GUEST COLUMN, John Richard Schrock, Education Frontlines
A survey by the Pew Research Center released May 8, 2023 profiles the current attitudes of Asian American citizens. The definition of “Asian American” not only includes those with Confucian-heritage cultures (Chinese, Japanese, Korean, Vietnamese) but also Filipino, Indian, and mixed heritages.
Those born outside the U.S. are older and “often have stronger ties to the origin group than those born in the U.S. do.” The number stating that all or most of their friends in the U.S. were of same ethnicity varied: Vietnamese (55 percent), Indian (55 percent), Chinese (51 percent), Korean (50 percent) and Japanese (34 percent).
About 86 percent of Asian adults were “...comfortable if a close family member marries someone who is not Asian....” The Pew report notes that “...Asian Americans have some of the highest intermarriage rates among U.S. adults” and this has “...changed little since the 1990s.”
There is an obvious reaction to the recent anti-Asian rhetoric of the last two U.S. administrations in Pew data indicating “one-in-five Asian adults have hidden some aspect of their heritage from non-Asians.” –For those 50 to 64, only 12 percent. –For those 65 and older, only 5 percent reported hiding some aspect of their cultural identity. But for Asians 18-to-29, this grows to 39 percent. A similar response occurs where only 16 percent of third generation Asian Americans hide some aspect of their heritage, while 38 percent of second generation Asians do so. This concern is also greater among those with college degrees.
U.S. political party affiliation varies. A modest majority of Vietnamese heritage identify Republican while the others lean Democratic. However, a dramatic 88 percent of Asian Americans in the 18-29 age bracket lean Democrat, with the percent increasing with level of college education. [Asian American students complete higher education at rates far in excess of all other ethnic groups, being the “overperforming” minority (not discussed in this report).]
The report also probed the Asian American view of the American dream. “U.S. adults overall are slightly more likely than Asian adults to say they have achieved the American dream (30 percent) or that it is out of reach for them (31 percent) but less likely to say they are on their way to achieving it (37 percent).”

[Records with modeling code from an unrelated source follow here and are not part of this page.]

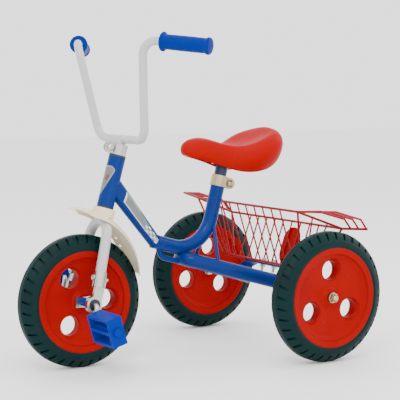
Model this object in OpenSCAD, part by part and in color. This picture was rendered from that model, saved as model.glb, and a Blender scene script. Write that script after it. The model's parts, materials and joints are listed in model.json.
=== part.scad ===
// Children's tricycle: bent steel tube frame, three moulded wheels with rubber
// tyres, front mudguard, rod crank with block pedals, height-adjustable saddle
// and a wire basket behind it.
// X points forward, Y to the rider's left, Z up. The origin is on the ground,
// midway between the axles.

/* [Wheels] */
// Distance between the front and the rear axle
wheelbase = 424; // [400:1:510]
// Distance between the middles of the two rear wheels
track = 437; // [364:1:525]
// Outer diameter of the tyres
wheel_d = 254; // [244:1:306]
// Width of the tyres
tyre_w = 50; // [42:1:54]
// Diameter of the wheel rim under the tyre
rim_d = 192; // [180:1:200]
// Width of the wheel hubs
hub_w = 32; // [26:1:38]
// Outer diameter of the wheel hubs
hub_d = 34; // [28:1:40]
// Wall thickness of the moulded wheel halves
wheel_wall = 3; // [2.5:0.5:4]
// Diameter of the three holes in each wheel
wheel_hole_d = 38; // [30:1:40]
// Distance of those holes from the axle
wheel_hole_r = 52; // [50:1:54]
// Number of tread grooves round each shoulder of a tyre
tread_n = 36; // [24:1:44]
// Diameter of the rear axle
axle_d = 10; // [8:1:12]
// Outer diameter of the hub bushes
bush_d = 16; // [14:1:20]

/* [Frame] */
// Diameter of the seat post
seat_post_d = 25.4; // [22:0.1:28]
// Wall thickness of the frame tubes
tube_wall = 1.5; // [1.2:0.1:2]
// Distance of the foot of the seat tube ahead of the rear axle
seat_foot_x = 145; // [130:1:160]
// Height of the foot of the seat tube above the axles
seat_foot_z = 68.6; // [60:0.2:80]
// Backward lean of the seat tube
seat_lean = 15; // [10:0.5:20]
// Length of the seat tube from its foot
seat_tube_len = 162; // [135:1:195]
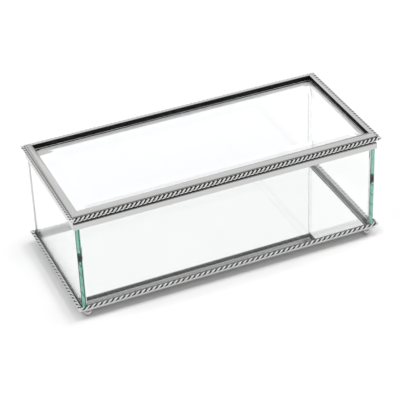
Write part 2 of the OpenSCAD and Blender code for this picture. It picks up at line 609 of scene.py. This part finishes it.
def glass_material(name, colour):
    """Clear glass that lets lamps through to what it holds."""
    material, tree, shader = new_material(name)
    shader.inputs["Base Color"].default_value = opaque(colour)
    shader.inputs["Metallic"].default_value = 0.0
    shader.inputs["Transmission Weight"].default_value = 1.0
    shader.inputs["IOR"].default_value = 1.5
    shader.inputs["Roughness"].default_value = 0.0
    output = tree.nodes["Material Output"]
    clear = tree.nodes.new("ShaderNodeBsdfTransparent")
    clear.inputs["Color"].default_value = opaque([v**0.25 for v in colour])
    rays = tree.nodes.new("ShaderNodeLightPath")
    surface = shader.outputs[0]
    for ray in ("Is Diffuse Ray", "Is Shadow Ray"):
        mix = tree.nodes.new("ShaderNodeMixShader")
        tree.links.new(rays.outputs[ray], mix.inputs[0])
        tree.links.new(surface, mix.inputs[1])
        tree.links.new(clear.outputs[0], mix.inputs[2])
        surface = mix.outputs[0]
    tree.links.new(surface, output.inputs["Surface"])
    return material


def clear_glass():
    """Glass seen through its faces."""
    name = "clear_glass"
    return bpy.data.materials.get(name) or glass_material(name, bpy.context.scene.casket_finishes.glass)


def cut_glass():
    """Glass seen through its cut edges."""
    name = "glass_cut_edge"
    return bpy.data.materials.get(name) or glass_material(
        name, bpy.context.scene.casket_finishes.cut_edge
    )


def pane_glass():
    """Glass of the lid's pane."""
    return glass_material("pane_glass", bpy.context.scene.casket_finishes.pane)


def arris_material():
    """Ground arris of a glass edge: dark, with a soft sheen."""
    name = "ground_arris"
    if name in bpy.data.materials:
        return bpy.data.materials[name]
    material, tree, shader = new_material(name)
    place = object_place(tree)
    grain = noise(tree, place, 900.0)
    dark = bpy.context.scene.casket_finishes.arris
    tree.links.new(
        mix_colour(tree, grain, opaque([v * 0.5 for v in dark]), opaque([v * 1.5 for v in dark])),
        shader.inputs["Base Color"],
    )
    shader.inputs["Roughness"].default_value = 0.22
    return material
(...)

One major “take away” from this survey is that the youngest Asian Americans are feeling a much greater anti-Asian attitude from U.S. society at large, a recent change documented by other limited surveys. This negativity accelerated under the previous U.S. administration and has not receded. Anti-Asian prejudice has a long history, as indicated in this report that assessed the Asian American’s understanding of the Chinese Exclusion Act, Japanese World War II internment, and other events.
I can add that anti-China sentiment increased during the Wen Ho Lee incident of 1999 under President Clinton and Attorney General Janet Reno. Wen Ho Lee was a Taiwanese-American scientist who worked for the University of California Los Alamos National Laboratory in New Mexico and was falsely accused of stealing secrets. In 2006, he received a $1.6 million settlement. At that time, I had two former student teachers who had been appointed to teach high school biology at the Hsinchu Science City in Taiwan. They reported to me how the Wen Ho Lee episode in the U.S. revealed such severe anti-Asian sentiment in America that a large number of Taiwan-American scientists quit and returned with their families to Hsinchu, a reaction never reported in our U.S. press.
In these last six years, anti-China and anti-Asian prejudice has risen to new levels. Increasing numbers of Asian and especially Chinese American researchers are responding to this new negativity. Sun Xin, a professor at the University of Pennsylvania department of mathematics is a joint winner of the Rollo Davidson Prize. But he will return to China to work at Peking University. He is not alone. Over 1,400 U.S.-based ethnic Chinese scientists switched from American to Chinese institutions in 2021.
In 2020, then-U.S. president Donald Trump cancelled long-standing educational exchange programs with China, including the Fulbright China program which has exchanged scholars since the late 1940s. It remains cancelled under President Biden. The Fulbright program had sent over 3,500 Americans to China. Today, over 1.3 million Chinese students are currently studying abroad in more than 110 countries worldwide. They then return to a China that fully understands other countries. In contrast, we do not.
The Pew survey describes the perspective of our own Asian Americans toward the U.S. It reveals how it is now important for Americans to examine our attitudes toward this portion of our population.